L’afta epizootica è una malattia acuta, caratterizzata da uno stato febbrile e dalla comparsa di afte, lesioni vescicolari a carico delle mucose e della cute di animali ungulati artiodattili domestici (suini, bovini, bufalini, ovini, caprini) e selvatici (cinghiali, ruminanti selvatici, cervi, ecc). La morbilità può facilmente raggiungere il 100%, mentre la mortalità è normalmente inferiore al 5% Il virus, diffuso con il materiale proveniente da vescicole, secrezioni ed escrezioni (spruzzi di latte, saliva, scolo nasale), è in grado di persistere a lungo nell’ambiente, creando condizioni favorevoli alla trasmissione diretta per via aerogena e indiretta. Il contagio indiretto può avvenire in seguito a contatto con carcasse, organi, escrezioni di animali infetti, oggetti, animali contaminati, prodotti di origine animale, per inalazione di virus trasportato dal vento, attraverso interventi zooiatrici o per mezzo di animali portatori. A ciò vanno aggiunti i pascoli, le stalle, i recinti degli animali, i residui di alimenti, i carri ferroviari, le automobili, gli autocarri, ecc. Anche l’uomo può essere veicolo di contagio accudendo gli animali o manipolando materiale infetto. Dalla fine degli anni ’60, dopo l’avvio della vaccinazione obbligatoria antiaftosa, i casi di afta negli allevamenti italiani sono stati sempre più rari. in Italia l’ultima epizoozia da virus, introdotta probabilmente con bovini provenienti dalla Croazia si è verificata nel 1993. Va detto che in base all’esperienza accumulata, è possibile affermare che il rischio per la salute umana, come conseguenza del contatto diretto con animali infetti e dell’assunzione di alimenti contaminati, è praticamente nullo.

“La malattia è molto pericolosa per gli allevamenti – sottolinea Lucchini – che in caso di positività vengono svuotati con l’abbattimento massivo. Dobbiamo essere pronti, anche a distanza di anni in cui non c’è stato il bisogno, a mettere in campo da subito le procedure e i protocolli per schermare e proteggere il più possibile i nostri capi.  Chiediamo il massimo supporto delle autorità competenti, sia per la prevenzione e i controlli, sia nella gestione del rischio, con l’attivazione di eventuali fondi assicurativi, nella malaugurata ipotesi che sia necessario attivare misure di sostegno per gli allevamenti colpiti da danni diretti o indiretti”.   “Gli allevatori non possono affrontare l’emergenza da soli – evidenzia Lucchini – dobbiamo tutelare gli allevamenti per proteggere le filiere zootecniche e dei prodotti agroalimentari che da esse dipendono”. All’inizio degli anni ’90, fu sospesa la vaccinazione antiaftosa nell’Unione Europea, in quanto la manipolazione di virus in laboratorio e l’impiego dei vaccini non ben inattivati contribuivano al mantenimento del rischio di diffusione del virus aftoso.

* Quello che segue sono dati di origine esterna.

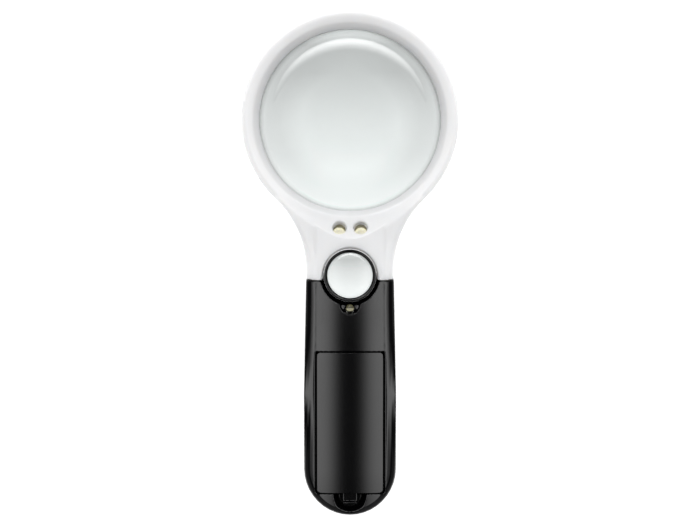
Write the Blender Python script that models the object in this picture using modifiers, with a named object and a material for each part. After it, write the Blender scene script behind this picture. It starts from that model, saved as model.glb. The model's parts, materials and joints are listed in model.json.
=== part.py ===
"""Illuminated two-lens magnifier: a white lens head on a black battery handle.

+Y runs from the handle's round end to the main lens, +Z is the side with the lamps and the
battery door, and Z = 0 is the flat front that the magnifier lies on. Units are metres.
"""

import math

import bmesh
import bpy
from mathutils import Vector

# Overall
GAP = 0.0003
SPLIT_Z = 0.008
REAR_Z = SPLIT_Z + GAP / 2
FRONT_Z = SPLIT_Z - GAP / 2
OVER = 0.002
WALL = 0.0018
FLOOR_SINK = 0.001
POST_HOLE_FLOOR = 0.0028

# Lens head
RING_Y = 0.0558
RING_R = 0.0425
RING_THICK = 0.015
GROOVE_R = 0.0379
APERTURE_R = 0.0354
RING_STEPS = 56
LENS_R = 0.0376
LENS_EDGE = 0.002
LENS_CURVE_R = 0.150
DISH_R = 0.0390
DISH_Z = 0.01415
DISH_ANGLE = math.radians(27)
NECK_HALF = 0.0171
NECK_ARC_R = 0.0383
NECK_ARC_X = NECK_HALF + NECK_ARC_R
NECK_ARC_Y = -0.003
HEAD_CAVITY_R = 0.0403
HEAD_CAVITY_TOP = 0.0125

# Seam between the white head and the black handle: a plane that leans towards the lens at the front
SEAM_Y = -0.0075
SEAM_LEAN = 0.18
SEAM_TOP = 0.021

# Handle
HANDLE_HALF = 0.01775
HANDLE_FULL_Y = -0.051
END_Y = -0.0975
END_CENTRE_Y = END_Y + HANDLE_HALF
HANDLE_TOP = 0.025
NECK_TOP = 0.0184
RISE_START_Y = 0.012
RISE_END_Y = -0.038
END_DROP = 0.0015
CROWN_R = 0.045
CROWN_MOST = 0.005
NECK_CROWN = 0.0022
CROWN_START_Y = 0.014
CROWN_FULL_Y = -0.0075
STRIPS_Y = (0.016, 0.008, 0.002, -0.014, -0.020, -0.026, -0.032, -0.038, -0.086, -0.092)
STRIPS_X = (-0.013, -0.0085, -0.004, 0.004, 0.0085, 0.013)
REAR_EDGE_R = 0.004
FRONT_EDGE_R = 0.0032
BLOCK_Y = -0.022
END_BLOCK_Y = -0.0892

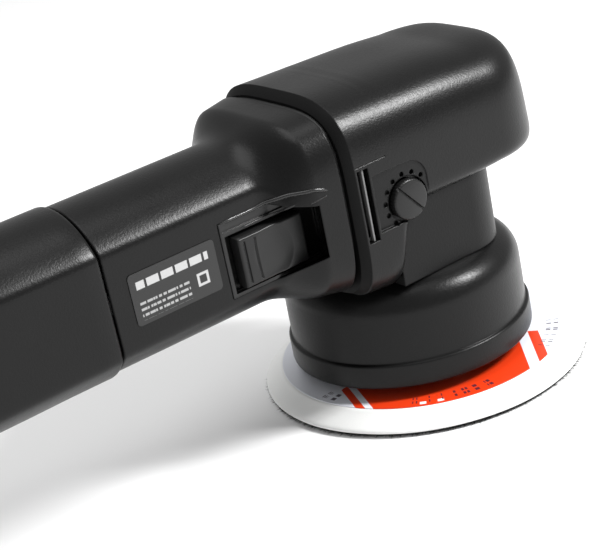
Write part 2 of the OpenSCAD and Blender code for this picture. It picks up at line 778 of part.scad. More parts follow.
module backing_stud() {
    color("#222326") translate([ecc, 0, 0]) {
        translate([0, 0, 5]) cylinder(r = 8, h = 1.6);
        translate([0, 0, 6.5]) cylinder(r = 5.5, h = 5.9);
        translate([0, 0, 12.3]) cylinder(r = 4, h = 14.2);
    }
}

module hub_washer() {
    color("#e6dca0") translate([ecc, 0, 9.55]) {
        tube(14.3, 5.55, 1.4);
        translate([0, 0, 1.3]) tube(9.6, 5.55, 1.5);
    }
}

module hub_ring() {
    color(steel) translate([ecc, 0, pad_h + 0.32]) difference() {
        tube(24.5, 5.55, 1.2);
        for (a = [0:60:300]) rotate([0, 0, a]) translate([20.5, 0, -1]) cylinder(r = 1.75, h = 4);
    }
}

module hub_rivets() {
    color(steel) translate([ecc, 0, 0]) for (a = [0:60:300]) rotate([0, 0, a]) translate([20.5, 0, 0]) {
        translate([0, 0, 5.2]) cylinder(r = 1.7, h = pad_h - 3.6);
        translate([0, 0, 5]) cylinder(r = 3, h = 0.7);
        translate([0, 0, pad_h + 1.54]) intersection() {
            translate([0, 0, -4.1]) sphere(r = 5.4);
            cylinder(r = 3.6, h = 2);
        }
    }
}

module backing_board() {
    color("#c8c0a0") translate([ecc, 0, 6]) difference() {
        tube(44, 8.1, pad_h - 6);
        for (a = [0:60:300]) rotate([0, 0, a]) translate([20.5, 0, -1]) cylinder(r = 1.75, h = 4);
    }
}

module pad_foam() {
    color("#f1f1ee") translate([ecc, 0, 0]) difference() {
        translate([0, 0, 1.52]) rotate_extrude() polygon([[0, 0], [pad_d / 2, 0], [pad_d / 2, 1.3],
            [pad_d / 2 - 1, 2.3], [pad_top_d / 2, pad_h - 1.52], [0, pad_h - 1.52]]);
        translate([0, 0, 4.9]) cylinder(r = 8.3, h = 9);
        translate([0, 0, 5.98]) cylinder(r = 44.02, h = 9);
        for (a = [0:60:300]) rotate([0, 0, a]) translate([20.5, 0, 4.9]) cylinder(r = 3.1, h = 9);
    }
}

module pad_label() {
    color("#f4551e") translate([ecc, 0, pad_h + 0.02]) difference() {
        tube(pad_top_d / 2 - 0.2, 8, 0.28);
        for (a = [0:60:300]) rotate([0, 0, a]) translate([20.5, 0, -1]) cylinder(r = 1.75, h = 4);
    }
}

module hook_disc() {
    color("#17171a") translate([ecc, 0, 0]) cylinder(r = pad_d / 2, h = 1.5);
}

motor_housing();
rear_handle();
end_cap();
cable_inlet();
cable_clamp();
head_cover();
gear_case();
bearing_plate();
plate_screws();
skirt();
spindle_seal();
vent_grilles();
rating_plate();
switch_frame();
switch_slider();
switch_rod();
switch_block();
speed_dial();
potentiometer();
speed_module();
stator_core();
stator_coils();
fan_baffle();
front_bearing();
rear_bearing();
bearing_sleeve();
brush_holders();
carbon_brushes();
brush_springs();
brush_caps();
armature_shaft();
armature_core();
armature_windings();
commutator();
cooling_fan();
pinion();
pinion_nut();
drive_spindle();
crown_gear();
gear_clip();
upper_bearing();
lower_bearing();
counterweight();
weight_screws();
eccentric_bearings();
bearing_clip();
pad_spindle();
backing_stud();
hub_washer();
hub_ring();
hub_rivets();
backing_board();
pad_foam();
pad_label();
hook_disc();
case_gasket();
housing_screws();
cover_screws();
handle_screws();
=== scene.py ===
import math

import bmesh
import bpy
import numpy as np
from mathutils import Matrix, Vector


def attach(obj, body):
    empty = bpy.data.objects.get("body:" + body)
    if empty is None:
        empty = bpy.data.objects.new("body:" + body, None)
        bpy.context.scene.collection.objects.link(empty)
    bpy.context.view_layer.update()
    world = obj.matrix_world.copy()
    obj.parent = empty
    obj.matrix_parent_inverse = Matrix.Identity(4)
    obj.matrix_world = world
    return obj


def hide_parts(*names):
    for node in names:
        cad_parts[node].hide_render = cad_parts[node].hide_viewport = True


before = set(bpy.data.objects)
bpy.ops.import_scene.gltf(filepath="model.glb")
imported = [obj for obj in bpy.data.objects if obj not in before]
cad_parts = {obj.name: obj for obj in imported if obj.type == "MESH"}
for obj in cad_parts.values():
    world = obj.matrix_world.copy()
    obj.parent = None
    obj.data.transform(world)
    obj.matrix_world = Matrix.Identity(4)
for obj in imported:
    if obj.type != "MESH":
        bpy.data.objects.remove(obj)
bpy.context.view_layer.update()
MM = 0.001


# ---- Camera, floor and studio light ----
# The tool stands on its pad on a pale table. The light is soft all round, with one large
# soft box to the front right and above, and a second one over the handle.

camera_data = bpy.data.cameras.new("camera")
camera_data.lens = 106.06
camera_data.sensor_width = 36
camera_data.clip_end = 20
camera = bpy.data.objects.new("camera", camera_data)
bpy.context.scene.collection.objects.link(camera)
# Rows: to the right of the view, up in the view, and back towards the camera.
camera_axes = Matrix(((0.789, -0.5844, -0.1899), (0.3758, 0.2144, 0.9016),
                      (-0.4861, -0.7827, 0.3887)))
camera.matrix_world = Matrix.Translation((-0.3557, -0.4988, 0.3039)) @ camera_axes.transposed().to_4x4()
bpy.context.scene.camera = camera
bpy.context.scene.view_settings.view_transform = "Standard"


class Socket:
    """One output of a node. Arithmetic and comparison on it add Math nodes."""

    def __init__(self, finish, output):
        self.finish, self.output = finish, output

    def sum(self, operation, a, b):
        return self.finish.maths(operation, a, b)

    def __add__(self, other):
        return self.sum("ADD", self, other)

    def __sub__(self, other):
        return self.sum("SUBTRACT", self, other)

    def __rsub__(self, other):
        return self.sum("SUBTRACT", other, self)

    def __mul__(self, other):
        return self.sum("MULTIPLY", self, other)

    def __truediv__(self, other):
        return self.sum("DIVIDE", self, other)

    def __gt__(self, other):
        return self.sum("GREATER_THAN", self, other)

    def __lt__(self, other):
        return self.sum("LESS_THAN", self, other)

    __radd__, __rmul__ = __add__, __mul__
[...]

La strategia vaccinale fu sostituita dal tempestivo controllo dell’insorgenza dei focolai, con conseguente abbattimento e distruzione degli animali.  “Chiediamo che venga ripresa l’attività di ricerca vaccinale e più in generale un riorientamento delle attività di ricerca al fine di considerare queste priorità. Nella protezione degli animali si realizza il primo assunto del loro benessere, ancor prima che nel rispetto di norme legate al grado di comfort o di agio. La salubrità del patrimonio zootecnico protegge anche l’economia e la produttività dell’allevamento, oltre ad esercitare la tutela dell’ambiente. Si immagini l’impatto ambientale che può avere lo svuotamento di un allevamento con la distruzione dei capi. Nell’immediato, non vogliamo rivivere l’attendismo verificatosi con la Psa per i suini. Dobbiamo essere tutti pronti – conclude – a gestire il mutato contesto di diffusione virale mettendo in atto da subito tutte le misure di tutela per avere il massimo grado di protezione sistemica”.